The Rockabilly star said that when he was at about 14-years-old, he began hitchhiking to Memphis to hang around with the older professionals at Sun Records to learn and record songs! Hitchhiking in 2016 is extremely dangerous, but in 1952, it was just a cheap mode of transportation. The teenager's reckless notion worked out and he was accepted and trained by Smokey Joe Baugh, the man who also taught Elvis, Jerry Lee Lewis and many more legends.
McKinnon had invitations to hang out in 1953 with a new young talent named Elvis, but declined saying that Presley's music wasn't his style. However, McKinnon has played with other fellow hall of fame legends such as Charlie Feathers, Al Vance, BB Cunningham, Reggie Young, John Hughey and many others too numerous to mention and are in their respective hall of fame music organizations.
McKinnon describes the post-war music era as many veterans looking for a gig and living under bridges as they do now with the exception that the rivers were cleaner and the fishing was better in the 50's and 60's.
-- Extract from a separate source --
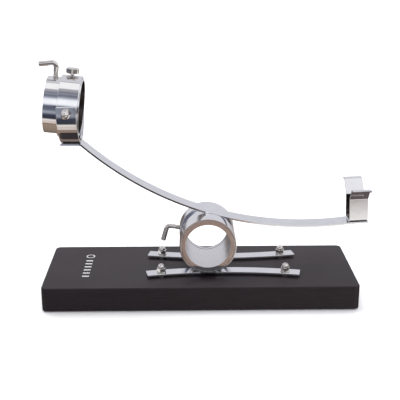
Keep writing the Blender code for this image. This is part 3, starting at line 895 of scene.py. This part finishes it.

Fifty years ago, it was just as frustrating to get recorded and noticed, but Delbert McKinnon was determined to succeed in music and to make his family and friends proud of his work.
McKinnon brought his bands back to Waynesville to play at Jodie's Café along with, the now famous, Reggie Young who has played guitar in more studios and songs than any artist in music history. McKinnon brought steel guitar player John Hughey too. Pulaski County Missouri has had more than their fair share of music geniuses past and present.
Billboard magazine cited "Jodie's Dine and Dance," an incorrect title and referring to Jodie's Cafe, in Waynesville Missouri in 1955 as a happening place for hit tunes from the best of the bands. Back in the day, if you were to be discovered by a recording label scout, Jodie's was one of the places execs frequented. Before smartphones, the few places to be discovered as a Midwestern music artist would have been in Peoria or Waynesville, but these days it's everywhere via YouTube and other websites.
On Nov. 12, McKinnon heard S.M.B.H.T.Y.H. again for the first time in nearly 50 years streaming through a laptop computer from North Carolina and into a small Missouri studio, and he was nearly speechless.
The humorous song is about addiction to cigarettes, the cravings, coughing and gagging, the machines dispensing the packs and it was an audio glimpse into the past for anyone to remember the 60's. The song title, "S.M.B.H.T.Y.H." stands for Smoking May Be Hazardous To Your Health, first recorded in 1967 when the first cigarette warnings came out, leaving the Pulaski County resident as the first artist to openly sing against tobacco, before disliking the industry was cool.
Dell Mack returned to the Ozarks where he grew up in the late 1970's and he started a music studio and the present location is in Crocker Mo. in an old house with "Hit House Recording" on the front porch, but it is also the home of Dell Mack Productions LLC and Sho-Me-Mo Music Records. He and long time friend, Dannie O'Reilly, still write songs with new friends visiting all the time!
Dell Mack's early music recordings are housed in the vast Southern Folklife Collection via the Internet at the Louis Round Wilson Special Collections Library of North Carolina University at the website http://finding-aids.lib.unc.edu/20245/#d1e3557.
Delbert "Dell Mack" McKinnon No. 421 inductee in the Rockabilly Hall of Fame, one of the last of the legends and residing in Pulaski County Missouri where he was born in 1937 and doing the things he has always done. McKinnon is also an Army veteran and he is suffering from leukemia at 79-years-old.